◆ **Given data**:
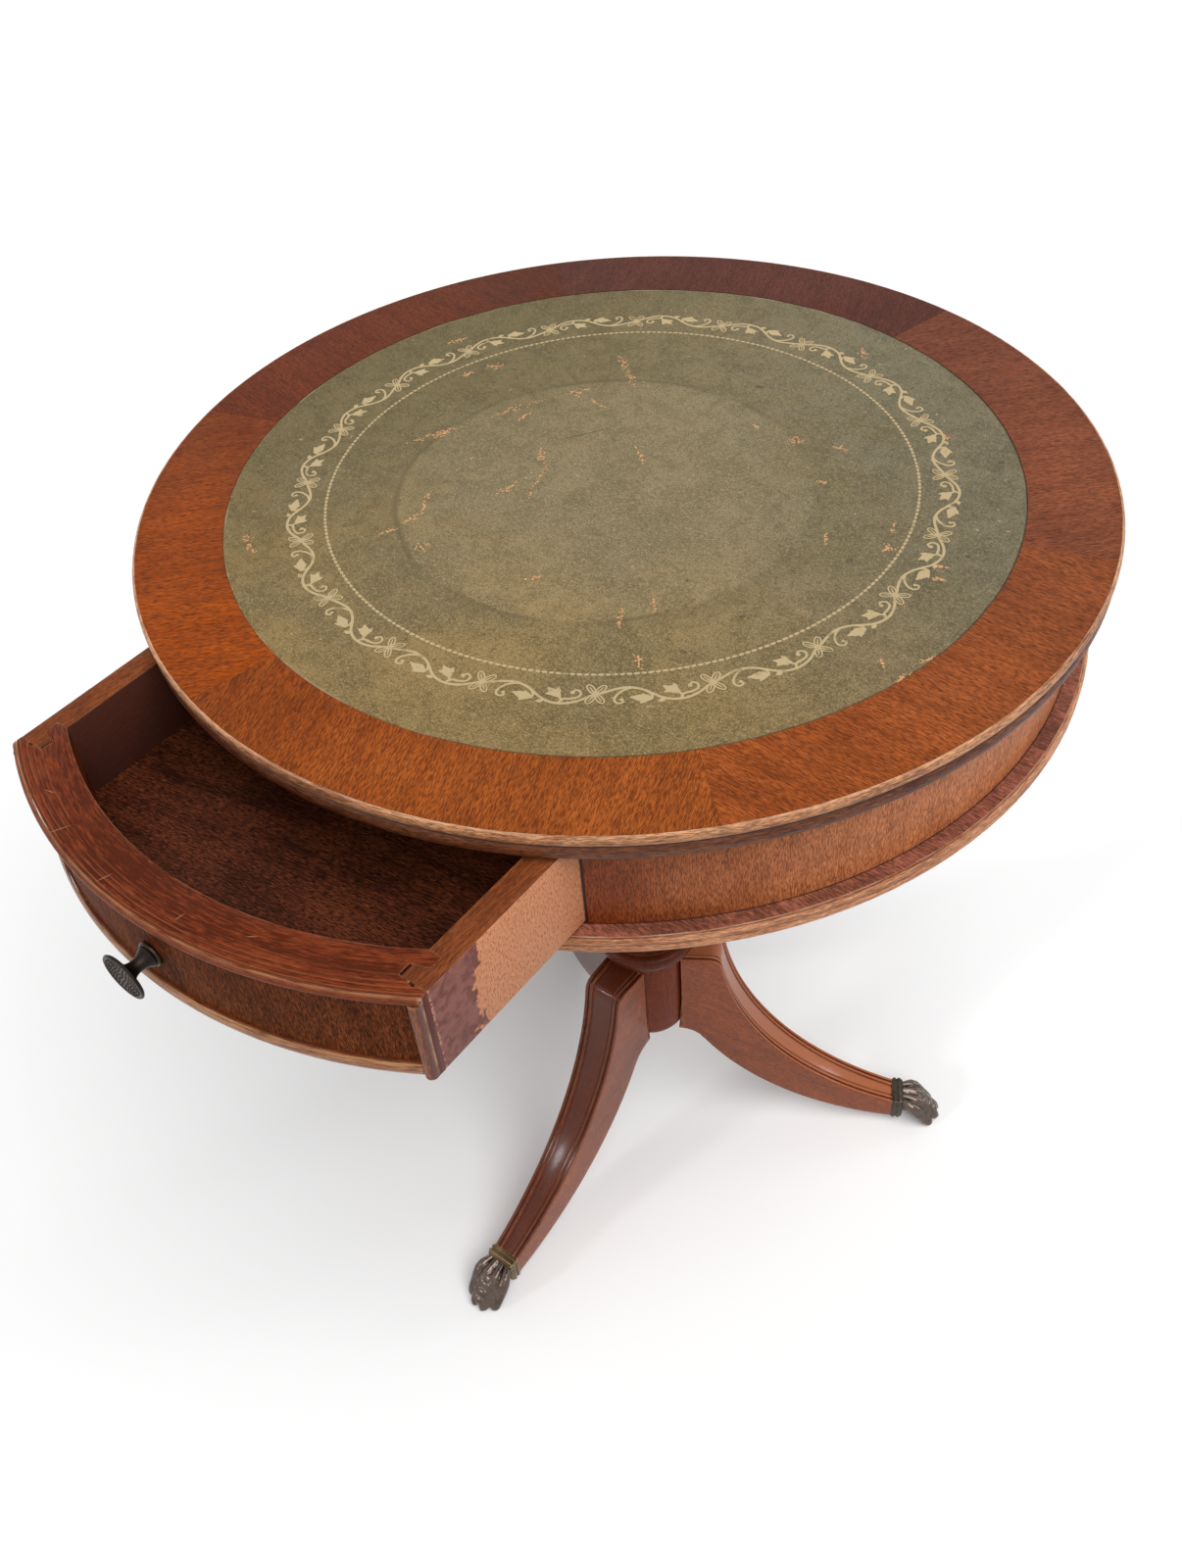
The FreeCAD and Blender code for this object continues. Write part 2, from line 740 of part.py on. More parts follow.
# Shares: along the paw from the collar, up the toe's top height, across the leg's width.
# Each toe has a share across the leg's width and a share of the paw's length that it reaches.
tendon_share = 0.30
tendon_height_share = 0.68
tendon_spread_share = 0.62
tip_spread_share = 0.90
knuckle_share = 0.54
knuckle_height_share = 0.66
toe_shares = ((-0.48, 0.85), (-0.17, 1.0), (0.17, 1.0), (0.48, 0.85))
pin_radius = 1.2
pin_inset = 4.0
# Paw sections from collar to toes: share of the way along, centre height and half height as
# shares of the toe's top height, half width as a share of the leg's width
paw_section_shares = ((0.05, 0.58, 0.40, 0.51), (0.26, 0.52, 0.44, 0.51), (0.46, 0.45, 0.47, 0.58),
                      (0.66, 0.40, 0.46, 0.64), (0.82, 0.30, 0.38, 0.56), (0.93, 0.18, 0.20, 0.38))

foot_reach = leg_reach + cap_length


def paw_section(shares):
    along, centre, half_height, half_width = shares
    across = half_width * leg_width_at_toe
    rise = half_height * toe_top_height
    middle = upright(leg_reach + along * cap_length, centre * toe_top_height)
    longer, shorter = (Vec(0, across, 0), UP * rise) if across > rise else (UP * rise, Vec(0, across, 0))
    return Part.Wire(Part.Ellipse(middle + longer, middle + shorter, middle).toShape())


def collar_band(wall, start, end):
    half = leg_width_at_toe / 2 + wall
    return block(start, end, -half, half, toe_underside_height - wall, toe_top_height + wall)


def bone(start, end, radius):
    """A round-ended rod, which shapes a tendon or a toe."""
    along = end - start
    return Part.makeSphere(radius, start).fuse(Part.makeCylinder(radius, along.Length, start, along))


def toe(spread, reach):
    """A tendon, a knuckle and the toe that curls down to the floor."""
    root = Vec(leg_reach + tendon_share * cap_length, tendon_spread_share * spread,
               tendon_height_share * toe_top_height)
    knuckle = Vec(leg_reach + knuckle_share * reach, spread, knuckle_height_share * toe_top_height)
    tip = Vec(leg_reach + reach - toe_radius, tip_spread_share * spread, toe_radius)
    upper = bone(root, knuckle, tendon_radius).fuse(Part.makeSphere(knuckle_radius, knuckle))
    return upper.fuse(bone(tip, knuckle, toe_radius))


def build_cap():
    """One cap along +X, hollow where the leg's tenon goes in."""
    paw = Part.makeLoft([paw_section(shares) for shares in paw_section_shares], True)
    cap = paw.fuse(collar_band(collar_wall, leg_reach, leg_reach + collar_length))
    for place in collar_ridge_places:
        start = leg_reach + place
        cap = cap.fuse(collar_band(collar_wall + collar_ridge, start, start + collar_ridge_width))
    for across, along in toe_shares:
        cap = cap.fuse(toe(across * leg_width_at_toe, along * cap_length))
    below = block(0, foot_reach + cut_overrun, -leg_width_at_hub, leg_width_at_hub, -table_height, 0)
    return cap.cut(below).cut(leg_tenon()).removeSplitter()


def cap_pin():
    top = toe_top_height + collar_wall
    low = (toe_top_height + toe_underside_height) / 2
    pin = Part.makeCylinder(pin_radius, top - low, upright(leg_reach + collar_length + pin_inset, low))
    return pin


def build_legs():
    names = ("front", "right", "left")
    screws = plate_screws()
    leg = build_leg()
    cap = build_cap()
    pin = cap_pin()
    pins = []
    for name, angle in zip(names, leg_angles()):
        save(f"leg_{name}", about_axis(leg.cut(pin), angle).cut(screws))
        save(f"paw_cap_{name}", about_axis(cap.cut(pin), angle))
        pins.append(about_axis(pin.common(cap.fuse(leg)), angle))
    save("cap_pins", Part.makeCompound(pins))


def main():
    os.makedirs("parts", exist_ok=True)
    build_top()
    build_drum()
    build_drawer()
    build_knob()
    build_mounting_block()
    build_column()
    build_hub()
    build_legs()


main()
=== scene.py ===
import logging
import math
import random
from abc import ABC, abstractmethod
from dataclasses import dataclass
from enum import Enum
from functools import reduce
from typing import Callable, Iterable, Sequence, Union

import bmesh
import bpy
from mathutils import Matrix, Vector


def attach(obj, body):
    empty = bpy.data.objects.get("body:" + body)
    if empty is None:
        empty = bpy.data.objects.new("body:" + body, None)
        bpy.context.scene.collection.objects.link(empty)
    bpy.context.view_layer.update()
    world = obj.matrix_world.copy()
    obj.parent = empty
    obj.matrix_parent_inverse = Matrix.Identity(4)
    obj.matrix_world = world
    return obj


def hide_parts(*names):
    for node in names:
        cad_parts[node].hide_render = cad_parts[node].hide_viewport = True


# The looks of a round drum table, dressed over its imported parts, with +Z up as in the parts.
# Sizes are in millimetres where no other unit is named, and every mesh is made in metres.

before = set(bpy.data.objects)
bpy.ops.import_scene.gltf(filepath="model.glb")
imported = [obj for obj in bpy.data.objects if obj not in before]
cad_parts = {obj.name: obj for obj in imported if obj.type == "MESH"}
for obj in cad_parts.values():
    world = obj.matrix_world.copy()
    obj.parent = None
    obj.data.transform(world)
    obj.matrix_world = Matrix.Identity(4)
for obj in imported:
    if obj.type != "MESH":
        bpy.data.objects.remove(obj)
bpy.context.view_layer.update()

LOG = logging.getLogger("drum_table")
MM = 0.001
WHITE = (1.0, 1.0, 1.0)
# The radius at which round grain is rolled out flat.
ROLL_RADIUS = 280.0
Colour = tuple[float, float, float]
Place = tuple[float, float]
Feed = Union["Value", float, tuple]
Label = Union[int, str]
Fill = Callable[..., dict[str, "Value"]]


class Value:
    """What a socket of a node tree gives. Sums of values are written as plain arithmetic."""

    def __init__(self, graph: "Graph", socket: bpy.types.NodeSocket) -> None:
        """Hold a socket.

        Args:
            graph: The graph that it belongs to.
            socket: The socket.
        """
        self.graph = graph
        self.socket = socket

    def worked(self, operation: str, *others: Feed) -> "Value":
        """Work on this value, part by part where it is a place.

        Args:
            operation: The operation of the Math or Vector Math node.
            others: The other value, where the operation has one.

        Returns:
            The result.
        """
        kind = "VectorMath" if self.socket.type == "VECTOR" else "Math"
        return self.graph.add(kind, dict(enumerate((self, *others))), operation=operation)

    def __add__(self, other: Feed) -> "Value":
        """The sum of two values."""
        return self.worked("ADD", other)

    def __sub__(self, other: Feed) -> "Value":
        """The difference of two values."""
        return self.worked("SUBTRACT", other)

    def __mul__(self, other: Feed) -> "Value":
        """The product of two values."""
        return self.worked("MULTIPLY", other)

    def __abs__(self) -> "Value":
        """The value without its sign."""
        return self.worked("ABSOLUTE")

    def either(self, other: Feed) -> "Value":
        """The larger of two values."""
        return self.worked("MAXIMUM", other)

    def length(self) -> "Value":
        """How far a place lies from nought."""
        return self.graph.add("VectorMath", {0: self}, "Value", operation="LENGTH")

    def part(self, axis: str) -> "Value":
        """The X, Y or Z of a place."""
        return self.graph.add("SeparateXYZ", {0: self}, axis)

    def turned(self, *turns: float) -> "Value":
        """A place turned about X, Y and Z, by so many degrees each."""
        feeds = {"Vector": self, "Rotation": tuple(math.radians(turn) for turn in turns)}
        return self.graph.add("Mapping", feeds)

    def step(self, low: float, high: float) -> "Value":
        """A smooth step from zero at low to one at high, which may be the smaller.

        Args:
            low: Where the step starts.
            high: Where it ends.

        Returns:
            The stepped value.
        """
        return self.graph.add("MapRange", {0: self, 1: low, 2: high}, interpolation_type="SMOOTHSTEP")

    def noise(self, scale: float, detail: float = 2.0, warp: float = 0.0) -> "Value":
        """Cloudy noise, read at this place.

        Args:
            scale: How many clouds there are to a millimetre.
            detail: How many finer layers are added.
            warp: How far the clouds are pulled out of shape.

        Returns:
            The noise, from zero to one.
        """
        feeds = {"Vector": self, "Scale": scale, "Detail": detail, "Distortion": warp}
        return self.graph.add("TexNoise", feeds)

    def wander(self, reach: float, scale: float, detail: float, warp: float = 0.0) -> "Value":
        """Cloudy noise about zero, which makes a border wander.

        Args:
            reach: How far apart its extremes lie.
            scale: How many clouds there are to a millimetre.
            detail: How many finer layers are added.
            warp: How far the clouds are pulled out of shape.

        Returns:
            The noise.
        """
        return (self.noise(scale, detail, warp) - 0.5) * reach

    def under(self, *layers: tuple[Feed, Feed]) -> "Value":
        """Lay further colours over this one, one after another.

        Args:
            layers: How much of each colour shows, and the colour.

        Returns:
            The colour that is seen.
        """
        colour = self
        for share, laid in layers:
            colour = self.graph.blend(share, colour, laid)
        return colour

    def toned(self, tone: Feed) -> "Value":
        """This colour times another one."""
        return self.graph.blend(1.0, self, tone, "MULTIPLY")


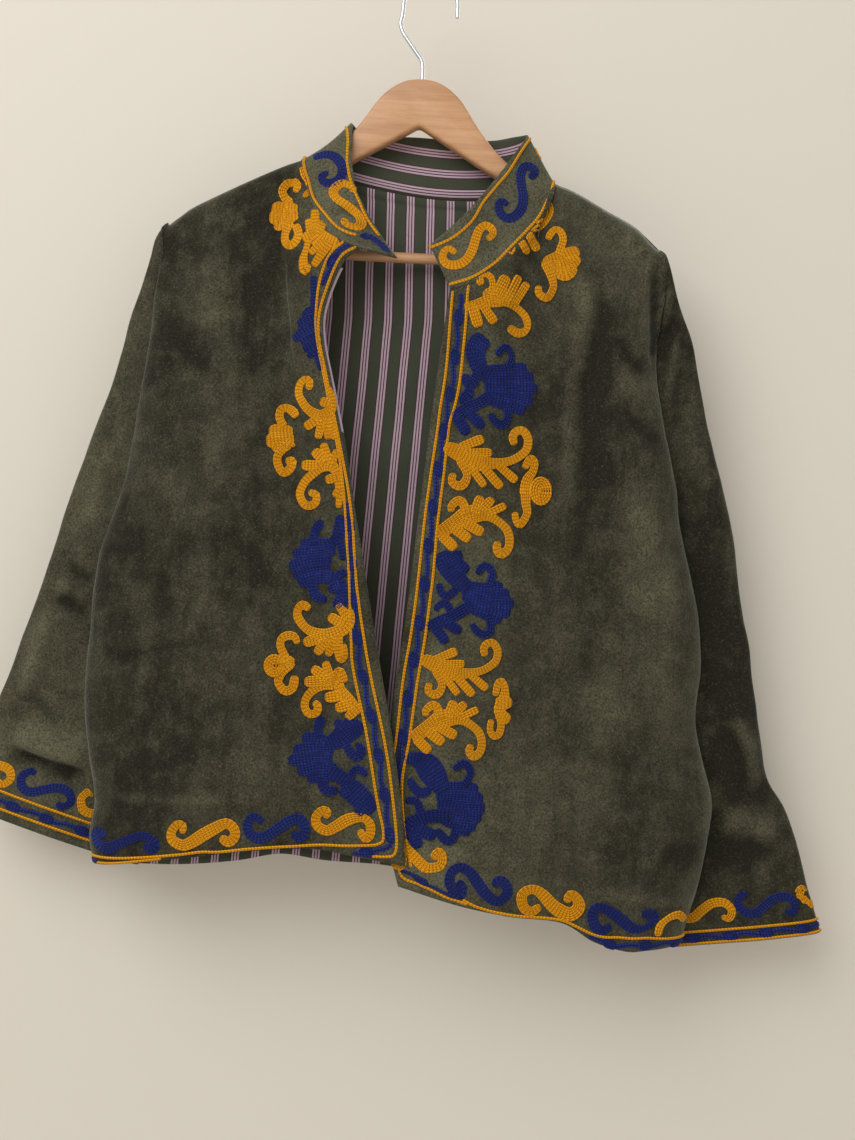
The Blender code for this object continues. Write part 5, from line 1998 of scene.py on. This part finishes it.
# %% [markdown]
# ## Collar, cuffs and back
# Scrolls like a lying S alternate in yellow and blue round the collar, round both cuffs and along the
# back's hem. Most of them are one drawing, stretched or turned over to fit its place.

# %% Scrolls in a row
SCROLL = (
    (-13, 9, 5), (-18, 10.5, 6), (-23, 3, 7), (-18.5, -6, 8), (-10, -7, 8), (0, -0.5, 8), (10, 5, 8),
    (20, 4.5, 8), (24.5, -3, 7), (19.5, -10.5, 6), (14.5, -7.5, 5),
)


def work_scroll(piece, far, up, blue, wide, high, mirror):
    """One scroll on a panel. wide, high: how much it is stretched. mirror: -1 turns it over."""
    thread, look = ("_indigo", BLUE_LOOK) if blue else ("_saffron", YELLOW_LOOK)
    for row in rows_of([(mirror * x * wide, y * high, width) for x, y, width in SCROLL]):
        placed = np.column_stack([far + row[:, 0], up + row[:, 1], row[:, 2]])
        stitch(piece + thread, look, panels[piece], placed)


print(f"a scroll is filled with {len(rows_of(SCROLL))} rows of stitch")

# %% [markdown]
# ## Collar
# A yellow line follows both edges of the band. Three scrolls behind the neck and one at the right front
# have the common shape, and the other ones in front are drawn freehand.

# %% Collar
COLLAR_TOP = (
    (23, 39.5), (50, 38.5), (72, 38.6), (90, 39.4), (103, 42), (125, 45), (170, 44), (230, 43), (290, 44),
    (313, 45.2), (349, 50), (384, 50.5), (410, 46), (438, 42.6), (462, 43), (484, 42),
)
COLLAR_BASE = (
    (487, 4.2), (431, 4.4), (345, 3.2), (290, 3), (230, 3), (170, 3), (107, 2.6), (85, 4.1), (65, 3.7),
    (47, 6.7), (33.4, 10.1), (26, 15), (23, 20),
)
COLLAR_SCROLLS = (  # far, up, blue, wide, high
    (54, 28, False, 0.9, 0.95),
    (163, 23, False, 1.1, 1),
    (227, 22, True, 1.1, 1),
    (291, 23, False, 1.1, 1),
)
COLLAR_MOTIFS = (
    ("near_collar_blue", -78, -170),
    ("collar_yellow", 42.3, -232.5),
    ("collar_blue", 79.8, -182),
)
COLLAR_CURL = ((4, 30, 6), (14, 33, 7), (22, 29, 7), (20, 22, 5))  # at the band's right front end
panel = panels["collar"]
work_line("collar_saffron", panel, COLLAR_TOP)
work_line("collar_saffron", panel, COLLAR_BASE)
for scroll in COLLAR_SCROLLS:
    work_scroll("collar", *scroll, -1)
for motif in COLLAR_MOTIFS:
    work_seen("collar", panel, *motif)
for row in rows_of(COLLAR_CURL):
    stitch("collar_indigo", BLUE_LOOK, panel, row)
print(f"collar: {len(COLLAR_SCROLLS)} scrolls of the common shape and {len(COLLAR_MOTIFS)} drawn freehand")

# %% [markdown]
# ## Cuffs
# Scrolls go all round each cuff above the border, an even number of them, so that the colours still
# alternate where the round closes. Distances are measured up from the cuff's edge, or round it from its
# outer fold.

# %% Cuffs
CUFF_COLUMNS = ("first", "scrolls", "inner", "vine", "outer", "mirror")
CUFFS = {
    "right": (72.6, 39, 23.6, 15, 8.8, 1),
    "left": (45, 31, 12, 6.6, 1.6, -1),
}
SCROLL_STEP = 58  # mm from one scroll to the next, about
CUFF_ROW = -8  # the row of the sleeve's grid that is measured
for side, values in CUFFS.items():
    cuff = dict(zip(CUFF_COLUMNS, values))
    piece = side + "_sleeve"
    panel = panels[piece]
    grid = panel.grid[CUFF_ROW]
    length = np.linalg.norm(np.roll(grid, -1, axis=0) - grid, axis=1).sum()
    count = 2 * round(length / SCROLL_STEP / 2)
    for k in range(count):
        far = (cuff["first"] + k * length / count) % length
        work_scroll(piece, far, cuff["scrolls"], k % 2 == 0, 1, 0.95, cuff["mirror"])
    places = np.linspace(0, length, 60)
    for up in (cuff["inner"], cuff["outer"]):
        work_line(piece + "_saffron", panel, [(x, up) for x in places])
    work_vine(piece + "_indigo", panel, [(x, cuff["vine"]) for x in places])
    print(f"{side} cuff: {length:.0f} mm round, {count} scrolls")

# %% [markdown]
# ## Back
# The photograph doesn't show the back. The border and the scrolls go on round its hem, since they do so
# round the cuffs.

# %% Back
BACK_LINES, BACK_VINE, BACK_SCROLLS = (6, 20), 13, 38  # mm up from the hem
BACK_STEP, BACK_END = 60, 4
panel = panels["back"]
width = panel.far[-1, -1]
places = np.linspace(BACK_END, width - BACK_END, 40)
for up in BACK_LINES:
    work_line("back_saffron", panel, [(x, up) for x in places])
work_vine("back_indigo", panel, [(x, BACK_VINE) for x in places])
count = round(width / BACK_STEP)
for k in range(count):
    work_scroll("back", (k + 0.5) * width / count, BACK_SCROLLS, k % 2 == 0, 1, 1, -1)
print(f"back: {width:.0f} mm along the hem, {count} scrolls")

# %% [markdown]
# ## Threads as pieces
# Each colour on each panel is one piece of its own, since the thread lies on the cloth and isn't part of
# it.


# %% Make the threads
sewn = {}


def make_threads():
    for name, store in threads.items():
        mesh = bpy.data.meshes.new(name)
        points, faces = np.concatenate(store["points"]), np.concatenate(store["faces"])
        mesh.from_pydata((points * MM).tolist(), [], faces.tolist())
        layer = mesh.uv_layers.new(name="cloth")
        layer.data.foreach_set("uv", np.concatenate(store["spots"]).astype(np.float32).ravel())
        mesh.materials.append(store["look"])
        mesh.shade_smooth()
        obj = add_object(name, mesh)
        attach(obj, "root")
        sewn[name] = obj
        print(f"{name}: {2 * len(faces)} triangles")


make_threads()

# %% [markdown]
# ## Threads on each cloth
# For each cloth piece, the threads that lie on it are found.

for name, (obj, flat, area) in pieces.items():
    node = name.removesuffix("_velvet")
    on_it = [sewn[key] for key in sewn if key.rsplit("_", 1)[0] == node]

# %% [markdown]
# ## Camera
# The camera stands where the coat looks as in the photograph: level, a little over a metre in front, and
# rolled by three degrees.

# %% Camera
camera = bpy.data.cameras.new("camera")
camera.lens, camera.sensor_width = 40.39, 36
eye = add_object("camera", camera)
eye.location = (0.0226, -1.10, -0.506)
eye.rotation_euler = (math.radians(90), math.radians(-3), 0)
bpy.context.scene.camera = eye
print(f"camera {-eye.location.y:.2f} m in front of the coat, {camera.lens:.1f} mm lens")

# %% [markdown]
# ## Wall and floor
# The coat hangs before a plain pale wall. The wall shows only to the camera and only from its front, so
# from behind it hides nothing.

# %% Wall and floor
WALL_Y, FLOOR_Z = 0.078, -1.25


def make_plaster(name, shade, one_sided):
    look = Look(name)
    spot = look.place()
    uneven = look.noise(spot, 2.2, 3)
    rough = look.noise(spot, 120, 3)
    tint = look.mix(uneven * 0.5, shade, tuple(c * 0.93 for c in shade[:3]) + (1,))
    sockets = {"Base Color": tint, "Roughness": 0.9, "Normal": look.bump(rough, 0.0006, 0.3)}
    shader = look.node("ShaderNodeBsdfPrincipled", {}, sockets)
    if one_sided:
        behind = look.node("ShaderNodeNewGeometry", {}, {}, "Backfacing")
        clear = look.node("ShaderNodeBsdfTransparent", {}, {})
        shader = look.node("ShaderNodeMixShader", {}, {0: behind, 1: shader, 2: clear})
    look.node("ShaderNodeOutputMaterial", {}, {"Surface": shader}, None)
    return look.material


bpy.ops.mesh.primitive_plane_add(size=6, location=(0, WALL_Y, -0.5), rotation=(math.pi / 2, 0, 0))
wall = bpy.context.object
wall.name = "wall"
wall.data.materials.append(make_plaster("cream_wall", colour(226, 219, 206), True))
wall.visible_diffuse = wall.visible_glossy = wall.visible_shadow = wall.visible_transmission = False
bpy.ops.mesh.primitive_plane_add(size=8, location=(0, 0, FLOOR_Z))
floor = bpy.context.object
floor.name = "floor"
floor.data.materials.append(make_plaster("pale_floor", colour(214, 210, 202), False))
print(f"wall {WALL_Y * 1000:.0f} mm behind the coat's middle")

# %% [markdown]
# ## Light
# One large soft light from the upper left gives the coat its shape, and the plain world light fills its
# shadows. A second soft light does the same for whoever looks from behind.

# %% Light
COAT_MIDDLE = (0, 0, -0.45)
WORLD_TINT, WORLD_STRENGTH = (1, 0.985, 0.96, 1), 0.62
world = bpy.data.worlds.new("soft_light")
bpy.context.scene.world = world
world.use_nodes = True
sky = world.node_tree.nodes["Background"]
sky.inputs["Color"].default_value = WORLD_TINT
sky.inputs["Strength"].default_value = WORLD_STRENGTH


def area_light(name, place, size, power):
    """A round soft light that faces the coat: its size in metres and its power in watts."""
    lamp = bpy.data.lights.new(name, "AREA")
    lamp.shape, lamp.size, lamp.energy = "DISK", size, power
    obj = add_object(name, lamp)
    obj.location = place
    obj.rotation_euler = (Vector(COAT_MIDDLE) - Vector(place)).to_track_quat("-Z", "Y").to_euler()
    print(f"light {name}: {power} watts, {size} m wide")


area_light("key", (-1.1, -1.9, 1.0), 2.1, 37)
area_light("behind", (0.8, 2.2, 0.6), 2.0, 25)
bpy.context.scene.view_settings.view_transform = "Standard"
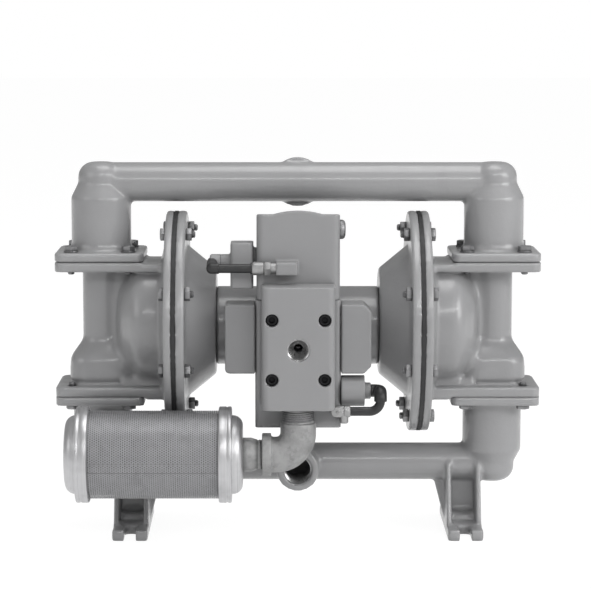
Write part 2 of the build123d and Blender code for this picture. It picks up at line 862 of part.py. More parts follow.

◆ **To do**:
Repeat exactly the lines from the one that contains "pins.append(about_axis(pin.common(cap.fuse(leg)), angle))" through the one that contains "# Sizes are", and only those.

◆ **Solved exercise**:
        pins.append(about_axis(pin.common(cap.fuse(leg)), angle))
    save("cap_pins", Part.makeCompound(pins))


def main():
    os.makedirs("parts", exist_ok=True)
    build_top()
    build_drum()
    build_drawer()
    build_knob()
    build_mounting_block()
    build_column()
    build_hub()
    build_legs()


main()
=== scene.py ===
import logging
import math
import random
from abc import ABC, abstractmethod
from dataclasses import dataclass
from enum import Enum
from functools import reduce
from typing import Callable, Iterable, Sequence, Union

import bmesh
import bpy
from mathutils import Matrix, Vector


def attach(obj, body):
    empty = bpy.data.objects.get("body:" + body)
    if empty is None:
        empty = bpy.data.objects.new("body:" + body, None)
        bpy.context.scene.collection.objects.link(empty)
    bpy.context.view_layer.update()
    world = obj.matrix_world.copy()
    obj.parent = empty
    obj.matrix_parent_inverse = Matrix.Identity(4)
    obj.matrix_world = world
    return obj


def hide_parts(*names):
    for node in names:
        cad_parts[node].hide_render = cad_parts[node].hide_viewport = True


# The looks of a round drum table, dressed over its imported parts, with +Z up as in the parts.
# Sizes are in millimetres where no other unit is named, and every mesh is made in metres.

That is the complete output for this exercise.